Despite the agreement to relinquish control, the specter of fresh conflict is never far away. No less than seven different versions of the legislative-scrutiny proposals have been put forward by the executive, students and various civil-society groups. “The contents are so different,” says Liao. “There are a lot of different opinions.”

Taiwan has seen better days, and the trade-services pact — opening 64 of Taiwan’s service sectors to China and 80 the other way — was supposed to boost a flagging economy, bringing in some 12,000 jobs, according to President Ma. Some see irrational prejudice against the world’s second largest economy jeopardizing prosperity, others deem it as the thin edge of a wedge.

“We signed several free-trade agreements with New Zealand, nobody took any action to oppose them,” says Liao. “If we put political concerns aside, [the proposed China trade pact] was certainly a benefit to Taiwan more [than the mainland].”

That is not to say sympathy for the protesters was lacking.
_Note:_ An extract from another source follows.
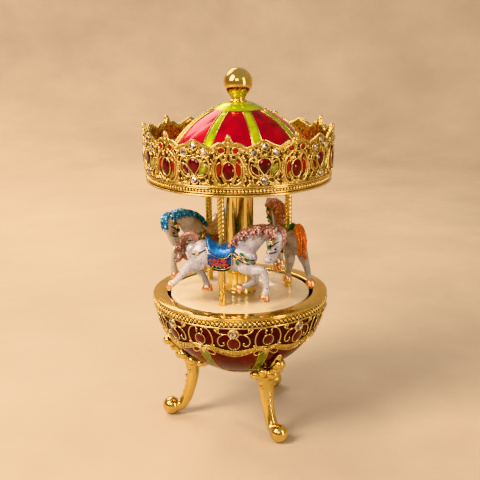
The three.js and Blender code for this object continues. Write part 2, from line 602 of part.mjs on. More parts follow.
function comb() {
  const width = COMB.teeth * COMB.pitch;
  const left = (DRUM.from + DRUM.to) / 2 - width / 2;
  const tip = -(DRUM.radius + DRUM.pin + COMB.gap);
  const shape = new THREE.Shape();
  shape.moveTo(left, COMB.back);
  shape.lineTo(left + width - 5, COMB.back);
  shape.lineTo(left + width, COMB.back + 3.4);
  for (let k = COMB.teeth - 1; k >= 0; k--) {
    const low = left + k * COMB.pitch + 0.1;
    const high = left + (k + 1) * COMB.pitch - 0.1;
    const root = COMB.root + 3 * (k / (COMB.teeth - 1));
    shape.lineTo(high, root);
    shape.lineTo(high, tip);
    shape.lineTo(low, tip);
    shape.lineTo(low, root);
  }
  shape.closePath();
  const plate = solid(new THREE.ExtrudeGeometry(shape, { depth: COMB.thickness, bevelEnabled: false }));
  const holes = combScrewSpots().map(([x, y]) => disc(0.9, -1, 2, 8).translate([x, y, 0]));
  return cut(plate, ...holes).translate([0, 0, drumZ - COMB.thickness / 2]);
}

function combScrewSpots() {
  return [[DRUM.from + 1.9, COMB.back + 2.2], [DRUM.from + 5.1, COMB.back + 2.2]];
}

const combBottom = drumZ - COMB.thickness / 2;

function combRiser() {
  const [x0, x1] = [DRUM.from + 0.4, DRUM.from + 6.6];
  const block = box([x0, COMB.back + 1, BEDPLATE.top], [x1, COMB.back + 3.8, combBottom]);
  return cut(block, ...combScrewSpots().map(([x, y]) => disc(0.9, combBottom - 4, 60, 8).translate([x, y, 0])));
}

add("steel_comb", comb(), steel);
add("comb_riser", combRiser(), zinc);
combScrewSpots().forEach(([x, y], i) => {
  const top = combBottom + COMB.thickness;
  const screw = join(disc(0.8, combBottom - 3, top + 0.3, 8), disc(1.4, top + 0.05, top + 0.9, 10));
  add(`comb_screw_${i + 1}`, screw.translate([x, y, 0]), steel);
});

// An upright plate with a foot on the bedplate and a hole for a shaft along X.
function bearing(fromX, toX, footX, halfWidth, shaftRadius, z) {
  const upright = box([fromX, -halfWidth, BEDPLATE.top], [toX, halfWidth, z + 2.2]);
  const [low, high] = [Math.min(footX, fromX), Math.max(footX, toX)];
  const foot = box([low, -halfWidth, BEDPLATE.top], [high, halfWidth, BEDPLATE.top + 1.2]);
  return cut(join(upright, foot), rod(shaftRadius, -40, 40, 0, z));
}

add("drum_bearing_inner", bearing(13.5, 14.1, 17.4, 2.6, DRUM.shaft, drumZ), zinc);

// The outer bearing leans out over the bedplate's edge, where the bowl is wider.
function outerBearing() {
  const [fromX, toX] = [DRUM.to + 0.3, DRUM.to + 1.5];
  const upright = box([fromX, -2.6, 45], [toX, 2.6, drumZ + 2.2]);
  const shelf = box([24.4, -2.6, 44.4], [toX, 2.6, 45.6]);
  const pillar = box([24.4, -2.6, BEDPLATE.top], [26, 2.6, 45]);
  return cut(join(upright, shelf, pillar), rod(DRUM.shaft, 20, 40, 0, drumZ));
}

add("drum_bearing_outer", outerBearing(), zinc);

// ---------------------------------------------------------------- governor
const governorZ = PITCH_PLANE + (MODULE_MM * TEETH.governor) / 2;
const { wheelAt, shaft: governorShaft, wormRadius, fanBottom, fanTop, fanRadius } = GOVERNOR;

add("governor_pinion", gearOnX(TEETH.governor, 1.6, -crownPitchRadius - 0.8, governorShaft, governorZ), brass);
add("governor_wheel", gearOnX(TEETH.worm, 1.2, wheelAt - 0.6, governorShaft, governorZ), brass);
add("governor_shaft", rod(governorShaft - 0.08, wheelAt - 3.4, -crownPitchRadius + 1, 0, governorZ, 10), steel);

// A single-start worm standing upright beside the wheel, its thread on a slim core.
function governorWorm() {
  const [lead, perTurn, turns] = [Math.PI * MODULE_MM, 12, 2];
  const coreRadius = wormRadius - 0.5;
  const rings = Array.from({ length: turns * perTurn + 1 }, (_, i) => {
    const angle = (2 * Math.PI * i) / perTurn;
    const z = lead * (i / perTurn - turns / 2 - 0.25); // a gap faces the wheel's nearest tooth
    const point = (r, dz) => [r * Math.cos(angle), r * Math.sin(angle), z + dz];
    return [
      point(coreRadius - 0.2, -0.26), point(wormRadius + 0.3, -0.12),
      point(wormRadius + 0.3, 0.12), point(coreRadius - 0.2, 0.26),
    ];
  });
  const core = disc(coreRadius, -2.6, 2.6, 12);
  const shaft = disc(0.6, BEDPLATE.bottom + 0.5 - governorZ, 60 - governorZ - 0.9, 8);
  return join(loft(rings), core, shaft).translate([wheelAt, wormOffset, governorZ]);
}

add("governor_worm", governorWorm(), steel);

// Two flat vanes on a sleeve round the worm's shaft.
function governorFan() {
  const sleeve = disc(1.3, fanBottom, fanTop, 10);
  const vanes = box([-fanRadius, -0.2, fanBottom + 0.4], [fanRadius, 0.2, fanTop]);
  return cut(join(sleeve, vanes), disc(0.65, 50, 60, 8)).translate([wheelAt, wormOffset, 0]);
}

add("governor_fan", governorFan(), brass);

// One bent bracket holds the wheel's shaft between two cheeks and the worm's upper pivot on an arm.
function governorBracket() {
  const [inner, outer] = [wheelAt + 2.6, wheelAt - 2.6];
  const cheek = (x) => box([x - 0.5, -1.5, BEDPLATE.top], [x + 0.5, 1.5, governorZ + 2]);
  const base = box([outer - 0.5, -1.5, BEDPLATE.top], [inner + 0.5, 1.5, BEDPLATE.top + 1]);
  const [postY, postTop] = [wormOffset + fanRadius + 0.6, 59.7];
  const foot = box([wheelAt - 1.5, -1.5, BEDPLATE.top], [wheelAt + 1.5, postY + 1.2, BEDPLATE.top + 1]);
  const post = box([wheelAt - 1.5, postY, BEDPLATE.top], [wheelAt + 1.5, postY + 1.2, postTop]);
  const arm = box([wheelAt - 1.5, wormOffset - 1.5, postTop - 0.9], [wheelAt + 1.5, postY + 1.2, postTop]);
  const shaftHole = rod(governorShaft, -30, -10, 0, governorZ);
  const wormHole = disc(0.6 + RUNNING_GAP, 30, 62, 12).translate([wheelAt, wormOffset, 0]);
  return cut(join(cheek(inner), cheek(outer), base, foot, post, arm), shaftHole, wormHole);
}

add("governor_bracket", governorBracket(), zinc);

export { nodes };
export default group;
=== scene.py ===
"""Looks for the wind-up carousel music box: enamelled egg, jewelled crown, horses and movement."""
import math
import random

import bpy
from mathutils import Matrix, Vector


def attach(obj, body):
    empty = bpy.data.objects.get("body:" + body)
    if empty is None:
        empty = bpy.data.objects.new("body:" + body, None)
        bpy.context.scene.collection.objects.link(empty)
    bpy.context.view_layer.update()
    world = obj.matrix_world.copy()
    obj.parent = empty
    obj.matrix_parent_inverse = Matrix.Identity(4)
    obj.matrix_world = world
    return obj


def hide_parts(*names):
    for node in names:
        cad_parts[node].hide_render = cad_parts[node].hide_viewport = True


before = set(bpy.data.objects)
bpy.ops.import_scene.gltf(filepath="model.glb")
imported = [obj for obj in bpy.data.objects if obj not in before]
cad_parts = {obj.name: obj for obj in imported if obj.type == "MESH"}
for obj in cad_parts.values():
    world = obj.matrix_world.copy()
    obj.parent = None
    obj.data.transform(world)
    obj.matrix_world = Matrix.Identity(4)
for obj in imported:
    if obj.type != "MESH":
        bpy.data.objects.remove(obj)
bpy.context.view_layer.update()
MM = 0.001
X, Y, Z = Vector((1, 0, 0)), Vector((0, 1, 0)), Vector((0, 0, 1))
SIDES = (-1, 1)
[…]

An estimated half a million gathered in support of the so-called Sunflower Movement on April 1. An open call for lozenges, to treat sore throats from days of shouting and singing inside parliament, was met with a shipment of 100 boxes, says Lee. Distrust of China will continue to be weighed against demands for jobs and social programs, a combination that necessitates conflict. “The government still wants to pass the pact,” says Liao. “There are still a lot of struggles going on.”